The Militarization of American Law Enforcement

     About half of the nation's SWAT officers are trained by active-duty commandos from Navy Seal and Army Ranger units. Police officers with special operation backgrounds in the military train the rest. When fully outfitted in Kevlar helmets, goggles, "ninja" style hoods, combat boots, body armor, and black or camouflage fatigues, and carrying fully automatic rifles and machine guns, these police officers not only look like military troops geared up for battle, they feel that way.

     These elite paramilitary teams--composed of commanders, tactical team leaders, scouts, rearguards, snipers, flashbang grenade officers, and paramedics--are organized like combat units and are just as lethal. But unlike troops in battle, SWAT police don't encounter mortar fire, granade-propelled rockets, homemade bombs, land mines, and highly trained enemy soldiers.

     A vast majority of SWAT raids, conducted after midnight, are targeted against private homes inhabited by unarmed people who are either asleep or watching television. When a SWAT team encounters resistance, it's usually from a family dog who often gets shot. Given the hair-trigger intensity of these drug operations, unarmed civilians who move furtively or are slow to comply with orders get manhandled and sometimes fired at.

     In a landmark study of police paramilitary units published in February 1997, Eastern Kentucky University professors Peter B. Kraska and Victor Kappeler found that by 1990 every state police agency and half the country's sheriff's officers (about 1,500 agencies) had SWAT units. Thirty-eight percent of the nation's police departments were also SWAT team-ready. Five years later, in cities with populations more than 50,000--about 700 municipalities--90 percent of the police departments were deploying SWAT teams.

     At the dawn of the 21st century, according to Kraska and Kappeler, federal, state, and local police were making 50,000 SWAT raids a year. Twenty-five years earlier, there were 3,000 SWAT call-outs annually. According to the best estimates of experts in the field--counting federal, regional, state, county, and municipal law enforcement agencies--there are now at least 3,500 paramilitary police units operating throughout the country.

     The 1,300 percent jump in SWAT team deployments in less than twenty years does not reflect a concomitant increase in armed hostage taking, sniper cases, or other high-risk incidents requiring heavily armed, combat-trained SWAT teams.

     Since the mid-1990s, the country's largest police agencies have used armored personnel carriers--APCs--to patrol high-crime districts, transport SWAT officers, and function as drug raid-site operations centers. In recent years, medium-and small-sized law enforcement agencies have been acquiring these military transporters.
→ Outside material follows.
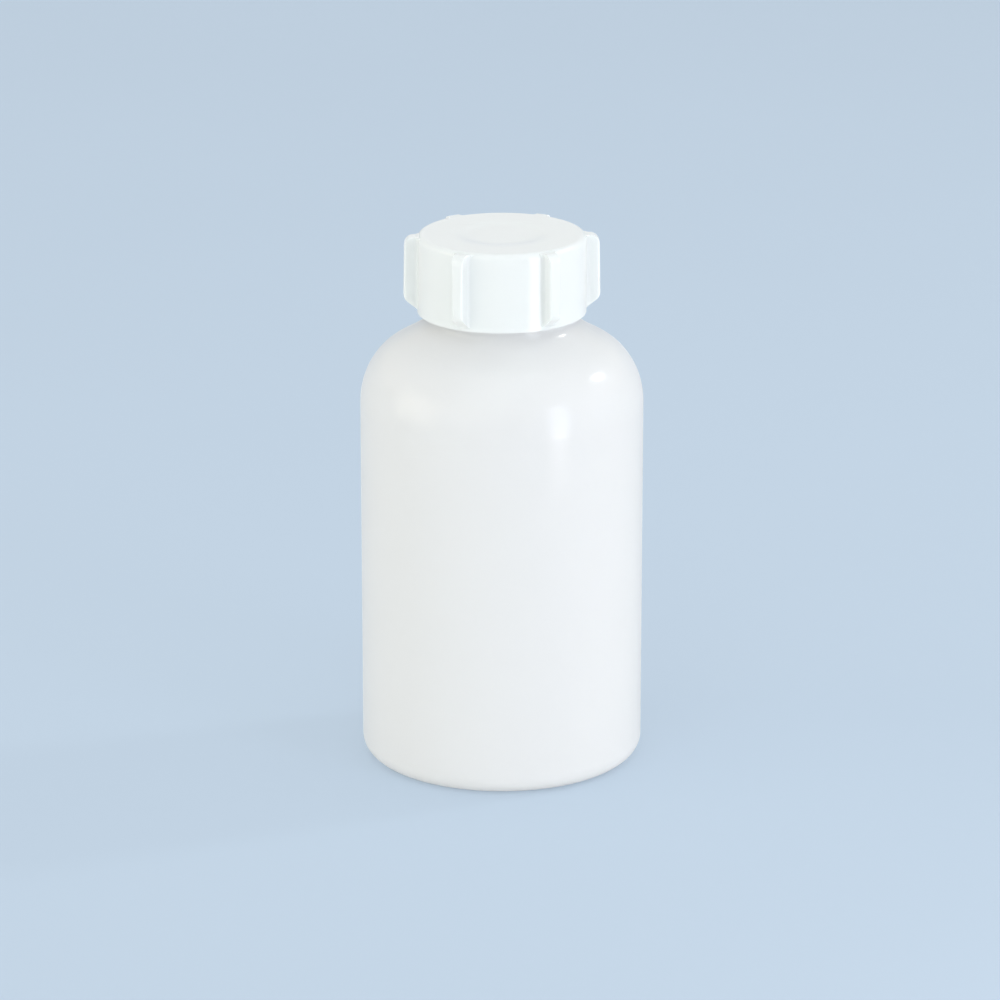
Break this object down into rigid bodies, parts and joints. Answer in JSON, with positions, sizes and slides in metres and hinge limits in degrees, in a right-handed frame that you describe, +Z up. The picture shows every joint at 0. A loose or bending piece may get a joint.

Although they come in various sizes and designs, APCs are full-tracked, armored, amphibious vehicles capable of traveling over rough terrain at relatively high speeds. Many are equipped with high-caliber, fully automatic turret weapons.

     In the summer of 2013, under a national military surplus give-away program, the Department of Defense gave Mine-Resistant Ambush-Protected combat vehicles--MRAPs--to 165 police agencies. The 18-ton fighting vehicles built at the height of the Iraq war, cost the military $500,000 apiece.

     These military behemoths, too big for many bridges and roads, come equipped with bullet-proof glass and machine gun turrets. A MRAP can carry six officers and travel up to 65 miles per hour. Because these huge machines only get five miles per gallon, fuel costs are high. Moreover, each recipient of one of these combat vehicles will spend $70,000 to retrofit the MRAP for civilian use.

     And how will law enforcement agencies use these Army surplus MRAPs? At Ohio State University, campus police are using their MRAP to show force at home football games. (No kidding.) In Boise, Idaho, hardly a place of high crime and civil unrest, the police department uses its MRAP to serve arrest and search warrants.

     A reporter asked one law enforcement administrator if the police department had a use for the mounted machine gun. The chief of police assured the reporter that the department had no plans to remove the machine gun turret. "The whole idea," he said, "is to protect the occupants of the vehicle But from what? The officers are inside a bullet-proof vehicle that can withstand a land mine.

     These military surplus vehicles, designed for war, are intimidating and out of place in a civilian setting. The fact that so many police agencies possess them is one sign of how inappropriately militarized American law enforcement has become.